How long does SEO take to work?

SEO typically takes 3-6 months to show measurable results for local businesses, and 6-12 months for competitive national keywords. Some quick wins like Google Business Profile optimization and fixing technical errors can produce results in weeks. But sustainable rankings improvement is a long-term investment. Any SEO provider promising page-one rankings in 30 days is either targeting zero-competition keywords or using tactics that will get you penalized.

Is SEO worth it for local businesses?

Yes, SEO is one of the highest-ROI marketing channels for local businesses. When someone searches "plumber near me" or "best dentist in [city]," they have immediate purchase intent. Ranking in the Google Map Pack and organic results for these searches delivers a consistent stream of high-quality leads without ongoing ad spend. A local business investing $1,000/month in SEO can realistically expect 10-30 additional leads per month once rankings are established.

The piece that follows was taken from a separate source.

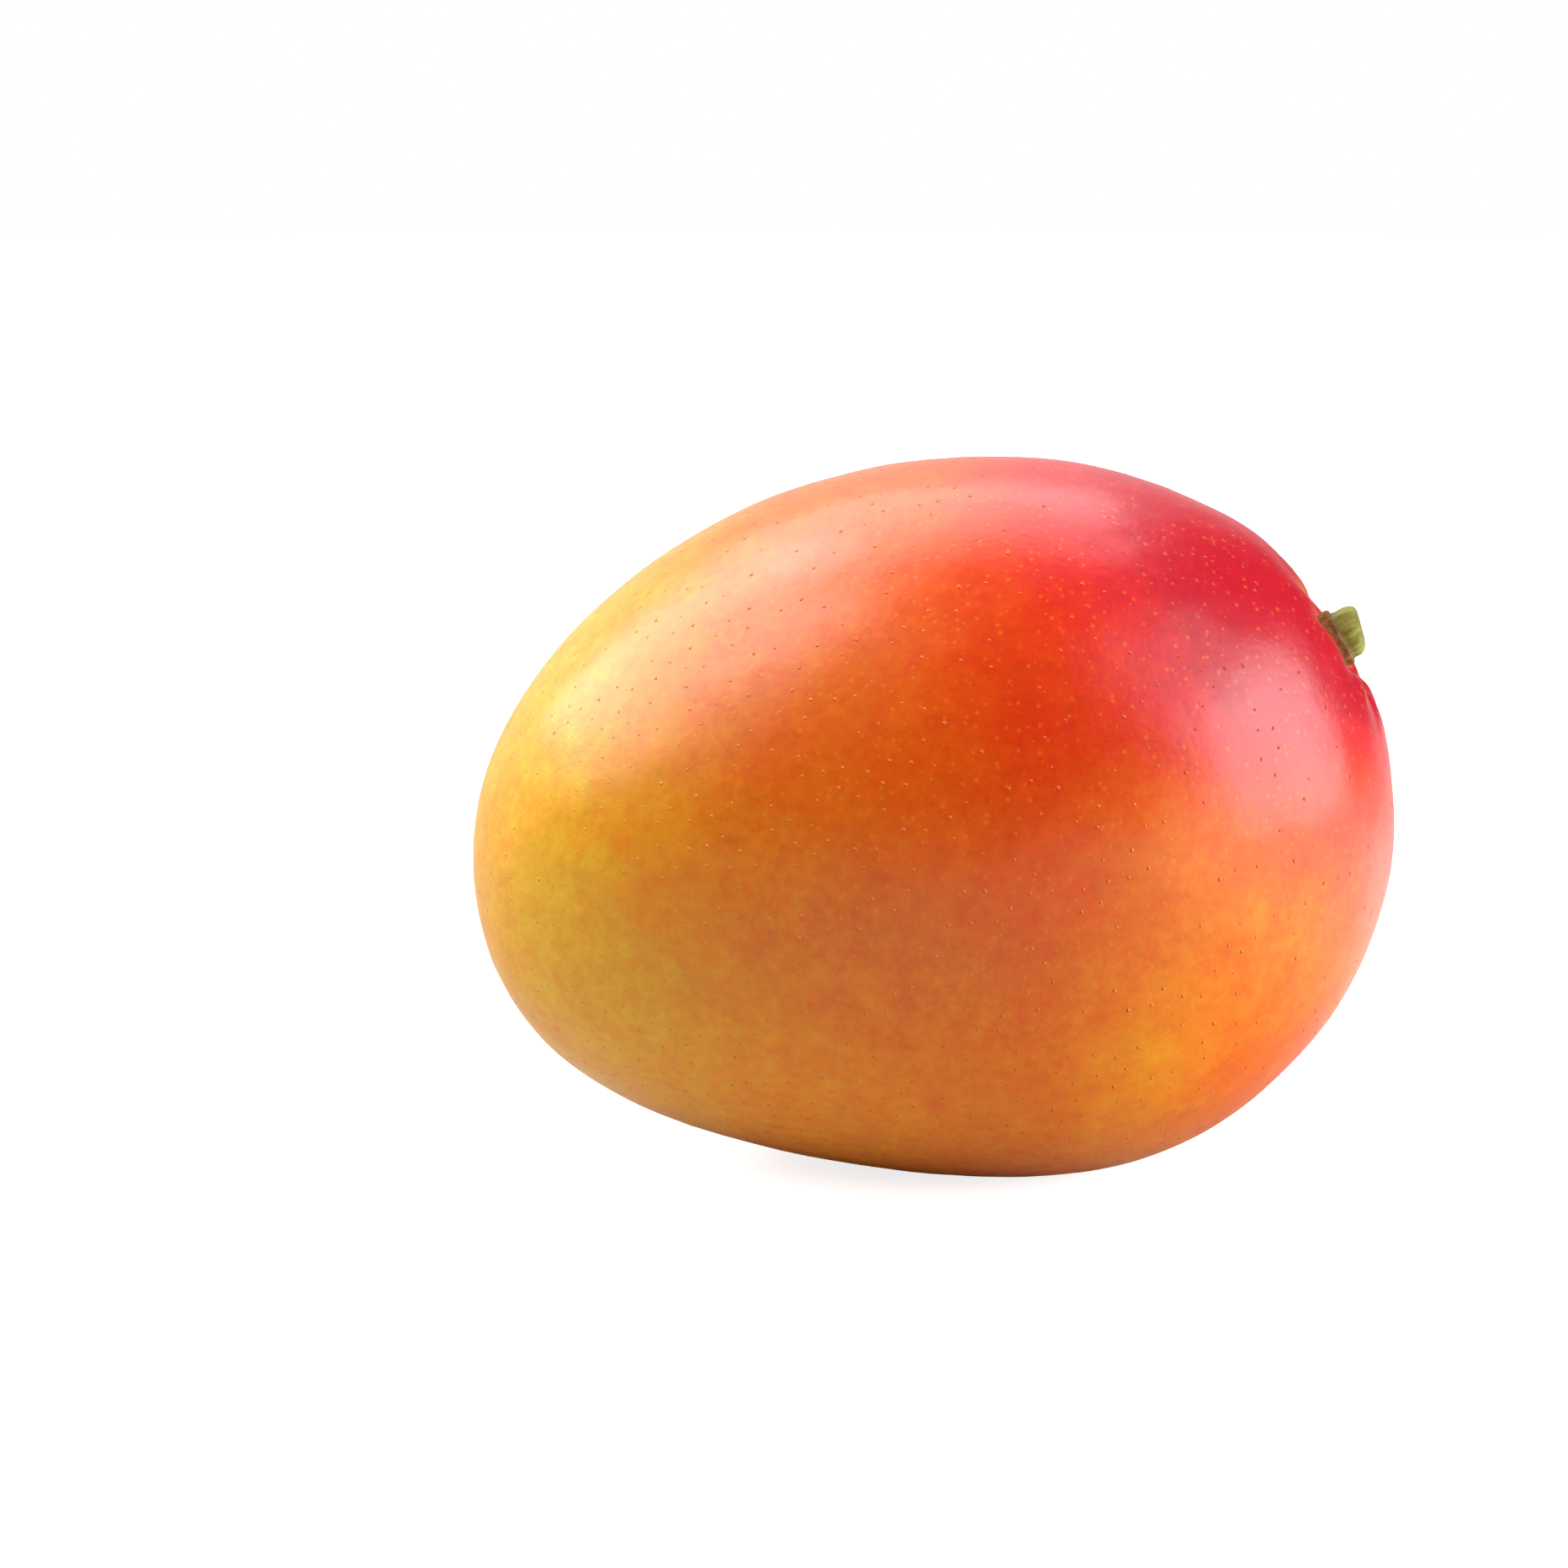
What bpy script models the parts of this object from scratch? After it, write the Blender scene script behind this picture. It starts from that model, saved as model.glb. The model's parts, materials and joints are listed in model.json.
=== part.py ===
"""A whole mango, lying on its belly edge on a flat surface, with the stub of its stem.

The fruit is one solid. It is a sphere whose every point is moved to the fruit's skin by one
rule: each section across the fruit is an egg-shaped oval, held between the outline of the back
and the outline of the belly, and as thick as the cheeks are there. The stem stub is a second
solid, which stands in a small socket in the hollow at the top of the fruit.

Sizes are in millimetres until the objects are made, which are in metres with +Z up.
The origin is on the resting spot, in the middle of the fruit's length and thickness.
"""

import math

import bmesh
import bpy
import numpy as np
from mathutils import Matrix, Vector

MM = 0.001

# Driving dimensions of the fruit. Its long axis leans up towards the stem end as it lies, and its
# lowest part is flattened by FLAT_DEPTH.
AXIS_TILT = math.radians(28.0)
FLAT_DEPTH = 1.4
THICKNESS = 84.0
BACK_FULLNESS = 0.03
SEGMENTS = 64
RINGS = 48

# The fruit's skin at each station from the stem's seat to the beak, as five sizes: how far the
# outline of the back is along the axis from the beak and across it from the stem's line, the
# same for the outline of the belly, and the cheeks' thickness as a share of THICKNESS.
STATIONS = (
    (115.0, 0.2, 115.0, 0.2, 0.0),
    (115.2, 4.6, 115.8, -4.4, 0.11),
    (115.6, 8.8, 117.2, -9.2, 0.22),
    (113.7, 15.8, 115.3, -16.8, 0.385),
    (108.6, 23.8, 110.6, -27.5, 0.575),
    (100.2, 32.8, 101.4, -37.9, 0.78),
    (86.8, 41.6, 86.6, -46.4, 0.945),
    (67.0, 48.4, 66.2, -49.2, 1.0),
    (44.4, 49.2, 43.0, -41.0, 0.925),
    (23.4, 43.2, 20.0, -24.6, 0.73),
    (9.2, 32.7, 6.9, -10.8, 0.475),
    (2.3, 20.6, 1.6, -0.4, 0.245),
    (0.2, 9.8, 0.2, 9.8, 0.0),
)

# Driving dimensions of the stem stub, which leans a little from the fruit's axis. It was cut at
# a slant, longer on the side of the back. Its foot stands in the socket, GAP clear of the fruit.
STEM_LEAN = math.radians(1.0)
STEM_RADIUS = 3.2
STEM_HEIGHT = 4.5
STEM_SIDES = 28
CUT_SLOPE = math.radians(14.0)
COLLAR_RADIUS = 3.8
COLLAR_LIFT = 0.85
COLLAR_HEIGHT = 0.8
COLLAR_ROUND = 0.4
EDGE_ROUND = 0.5
ROUND_STEPS = 3
SOCKET_DEPTH = 3.6
SOCKET_MOUTH = 1.5
GAP = 0.35

SKIN_COLOUR = (0.86, 0.24, 0.04, 1.0)
SKIN_ROUGHNESS = 0.4
STEM_COLOUR = (0.22, 0.23, 0.05, 1.0)
STEM_ROUGHNESS = 0.7


def closed_spline_slopes(values):
    """The slope at each point of a smooth closed curve through evenly spaced values."""
    count = len(values)
    index = np.arange(count)
    system = 4.0 * np.eye(count)
    system[index, (index + 1) % count] += 1.0
    system[index, (index - 1) % count] += 1.0
    ahead = np.roll(values, -1, axis=0)
    behind = np.roll(values, 1, axis=0)
    return np.linalg.solve(system, 3.0 * (ahead - behind))


class Outline:
    """The closed curve down the back from the stem's seat to the beak and up the belly.

    Each of its points is (along, across, cheek). The cheek's half thickness counts as negative
    on the way up, which makes it pass smoothly through nothing at both ends.
    """

    def __init__(self, stations):
        half = THICKNESS / 2.0
        back = [(a, b, half * cheek) for a, b, _, _, cheek in stations]
        belly = [(a, b, -half * cheek) for _, _, a, b, cheek in stations]
        self.steps = len(stations) - 1
        self.points = np.array(back + belly[-2:0:-1])
        self.slopes = closed_spline_slopes(self.points)

    def at(self, station):
        """The curve's point at a station number, which may lie between two stations."""
        count = len(self.points)
        start = math.floor(station)
        part = station - start
        first, last = start % count, (start + 1) % count
        here, there = self.points[first], self.points[last]
        leaving, arriving = self.slopes[first], self.slopes[last]
        rise = there - here
        bend = 3.0 * rise - 2.0 * leaving - arriving
        twist = leaving + arriving - 2.0 * rise
        return here + part * (leaving + part * (bend + part * twist))


def skin_point(outline, from_stem, around):
    """A point of the skin in the fruit's own frame: along the axis, across to the back, sideways.

    from_stem runs from 0 at the stem's seat to 1 at the beak, and around is the angle from the
    back, over a cheek, to the belly.
    """
    station = from_stem * outline.steps
    back = outline.at(station)
    belly = outline.at(-station)
    middle = (back + belly) / 2.0
    reach = (back - belly) / 2.0
    to_back = math.cos(around)
    to_cheek = math.sin(around)
    along, across = middle[:2] + reach[:2] * to_back
    sideways = reach[2] * to_cheek * (1.0 + BACK_FULLNESS * to_back)
    return Vector((along, across, sideways))


def resting_turn():
    """The turn from the fruit's own frame to the way it lies: beak down to -X, back up."""
    axis = Vector((math.cos(AXIS_TILT), 0.0, math.sin(AXIS_TILT)))
    back = Vector((-math.sin(AXIS_TILT), 0.0, math.cos(AXIS_TILT)))
    side = axis.cross(back)
    return Matrix((axis, back, side)).transposed()


def material(name, colour, roughness):
    """A plain material of one colour."""
    made = bpy.data.materials.new(name)
    made.use_nodes = True
    shader = made.node_tree.nodes["Principled BSDF"]
    shader.inputs["Base Color"].default_value = colour
    shader.inputs["Roughness"].default_value = roughness
    shader.inputs["Metallic"].default_value = 0.0
    return made


def finish(name, mesh_edit, looks):
    """Turns a bmesh in millimetres into an object in metres with one material."""
    bmesh.ops.scale(mesh_edit, vec=(MM, MM, MM), verts=mesh_edit.verts)
    bmesh.ops.recalc_face_normals(mesh_edit, faces=mesh_edit.faces)
    mesh = bpy.data.meshes.new(name)
    mesh_edit.to_mesh(mesh)
    mesh_edit.free()
    mesh.shade_smooth()
    mesh.materials.append(looks)
    made = bpy.data.objects.new(name, mesh)
    bpy.context.scene.collection.objects.link(made)
    return made


def lying_fruit(outline):
    """The fruit's mesh, resting on the plane Z = 0, and the move that put it there."""
    mesh_edit = bmesh.new()
    bmesh.ops.create_uvsphere(mesh_edit, u_segments=SEGMENTS, v_segments=RINGS, radius=1.0)
    turn = resting_turn()
    for vertex in mesh_edit.verts:
        from_stem = math.acos(max(-1.0, min(1.0, vertex.co.z))) / math.pi
        around = math.atan2(vertex.co.y, vertex.co.x)
        vertex.co = turn @ skin_point(outline, from_stem, around)
    lengthwise = [vertex.co.x for vertex in mesh_edit.verts]
    lowest = min(vertex.co.z for vertex in mesh_edit.verts)
    middle = (min(lengthwise) + max(lengthwise)) / 2.0
    move = Vector((-middle, 0.0, -lowest - FLAT_DEPTH))
    for vertex in mesh_edit.verts:
        vertex.co += move
        vertex.co.z = max(vertex.co.z, 0.0)
    return mesh_edit, move


def turned(profile, sides):
    """A solid turned about Z from (radius, height) pairs that start and end on the axis."""
    mesh_edit = bmesh.new()
    rows = []
    for radius, height in profile:
        if radius == 0.0:
            rows.append([mesh_edit.verts.new((0.0, 0.0, height))])
            continue
        angles = [2.0 * math.pi * side / sides for side in range(sides)]
        rows.append(
            [mesh_edit.verts.new((radius * math.cos(a), radius * math.sin(a), height)) for a in angles]
        )
    for lower, upper in zip(rows, rows[1:]):
        for side in range(sides):
            after = (side + 1) % sides
            corners = [lower[side % len(lower)], lower[after % len(lower)]]
            corners += [upper[after % len(upper)], upper[side % len(upper)]]
            mesh_edit.faces.new(list(dict.fromkeys(corners)))
    return mesh_edit


def rounded_edge(radius, height, size):
    """The (radius, height) pairs of a quarter round, from a turned solid's side to its top."""
    turns = [math.pi / 2.0 * step / ROUND_STEPS for step in range(ROUND_STEPS + 1)]
    return [
        (radius - size * (1.0 - math.cos(turn)), height - size * (1.0 - math.sin(turn)))
        for turn in turns
    ]


def stem_place(outline, move):
    """The place of the stem's own frame, whose Z leaves the fruit at its seat, X to the belly."""
    seat = resting_turn() @ skin_point(outline, 0.0, 0.0) + move
    rise = AXIS_TILT + STEM_LEAN
    axis = Vector((math.cos(rise), 0.0, math.sin(rise)))
    side = Vector((0.0, 1.0, 0.0))
    place = Matrix((side.cross(axis), side, axis)).transposed().to_4x4()
    place.translation = seat
    return place


def add_fruit(outline):
    """The fruit, and the move from its turned frame to where it rests."""
    mesh_edit, move = lying_fruit(outline)
    return finish("fruit", mesh_edit, material("skin", SKIN_COLOUR, SKIN_ROUGHNESS)), move


def add_socket(fruit, place):
    """Cuts the socket in which the stem's foot stands, as a Boolean on the fruit."""
    radius = STEM_RADIUS + GAP
    profile = (
        (0.0, -SOCKET_DEPTH),
        (radius, -SOCKET_DEPTH),
        (radius, SOCKET_MOUTH),
        (0.0, SOCKET_MOUTH),
    )
    mesh_edit = turned(profile, STEM_SIDES)
    mesh_edit.transform(place)
    cutter = finish("socket_cutter", mesh_edit, fruit.data.materials[0])
    cutter.hide_render = True
    cutter.display_type = "WIRE"
    cut = fruit.modifiers.new("stem socket", "BOOLEAN")
    cut.operation = "DIFFERENCE"
    cut.solver = "EXACT"
    cut.object = cutter


def add_stem(place):
    """The stem stub: a foot in the socket, a corky collar over its mouth, and the cut stalk."""
    foot = GAP - SOCKET_DEPTH
    neck = COLLAR_LIFT + COLLAR_HEIGHT
    profile = [
        (0.0, foot),
        (STEM_RADIUS, foot),
        (STEM_RADIUS, COLLAR_LIFT),
        (COLLAR_RADIUS, COLLAR_LIFT),
    ]
    profile += rounded_edge(COLLAR_RADIUS, neck, COLLAR_ROUND)
    profile += [(STEM_RADIUS, neck + COLLAR_ROUND)]
    profile += rounded_edge(STEM_RADIUS, STEM_HEIGHT, EDGE_ROUND)
    profile += [(0.0, STEM_HEIGHT)]
    mesh_edit = turned(profile, STEM_SIDES)
    for vertex in mesh_edit.verts:
        share = max(0.0, vertex.co.z - neck) / (STEM_HEIGHT - neck)
        vertex.co.z -= share * math.tan(CUT_SLOPE) * vertex.co.x
    mesh_edit.transform(place)
    finish("stem", mesh_edit, material("stem_bark", STEM_COLOUR, STEM_ROUGHNESS))


def main():
    for old in list(bpy.data.objects):
        bpy.data.objects.remove(old)
    outline = Outline(STATIONS)
    fruit, move = add_fruit(outline)
    place = stem_place(outline, move)
    add_socket(fruit, place)
    add_stem(place)


main()
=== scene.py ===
# %% [markdown]
# # A mango, dressed in Blender
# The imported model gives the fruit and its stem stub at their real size. This lesson replaces both
# with finer meshes that follow the same rule, and gives each surface its finish. All lengths are
# in metres, +Z is up, the stem end points to +X, and the origin is on the flat resting spot.

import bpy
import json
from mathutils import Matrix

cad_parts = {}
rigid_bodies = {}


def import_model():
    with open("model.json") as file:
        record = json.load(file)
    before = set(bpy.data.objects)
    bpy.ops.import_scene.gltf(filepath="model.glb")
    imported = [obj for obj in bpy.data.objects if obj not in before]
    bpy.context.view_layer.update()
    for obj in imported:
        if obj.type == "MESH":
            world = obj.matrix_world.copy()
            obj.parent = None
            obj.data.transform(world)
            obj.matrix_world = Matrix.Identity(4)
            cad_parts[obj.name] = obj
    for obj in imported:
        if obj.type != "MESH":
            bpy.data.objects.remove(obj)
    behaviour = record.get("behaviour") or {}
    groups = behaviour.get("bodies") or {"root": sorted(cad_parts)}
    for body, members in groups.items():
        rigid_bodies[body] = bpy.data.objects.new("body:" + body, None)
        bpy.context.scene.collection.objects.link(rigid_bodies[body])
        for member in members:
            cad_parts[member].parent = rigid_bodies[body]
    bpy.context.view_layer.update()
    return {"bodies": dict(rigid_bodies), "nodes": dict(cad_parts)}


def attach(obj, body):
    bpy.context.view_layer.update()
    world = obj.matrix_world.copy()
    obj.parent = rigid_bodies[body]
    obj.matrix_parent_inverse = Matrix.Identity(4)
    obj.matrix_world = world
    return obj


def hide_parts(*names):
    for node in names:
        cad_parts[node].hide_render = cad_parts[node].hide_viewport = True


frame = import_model()
BODY = next(iter(frame["bodies"]))
print("nodes", sorted(frame["nodes"]), "body", BODY)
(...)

What is the difference between local SEO and national SEO?

Local SEO focuses on ranking in Google Maps and organic results for location-specific searches (e.g., "dentist in Austin"). It emphasizes Google Business Profile optimization, local citations, reviews, and location-based content. National SEO targets broader, non-location-specific keywords (e.g., "best CRM software") and relies more on content marketing, link building, and technical SEO. Local SEO is less expensive ($500-$2,000/month) because the competition is limited to your geographic area. National SEO typically costs $2,000-$10,000+/month.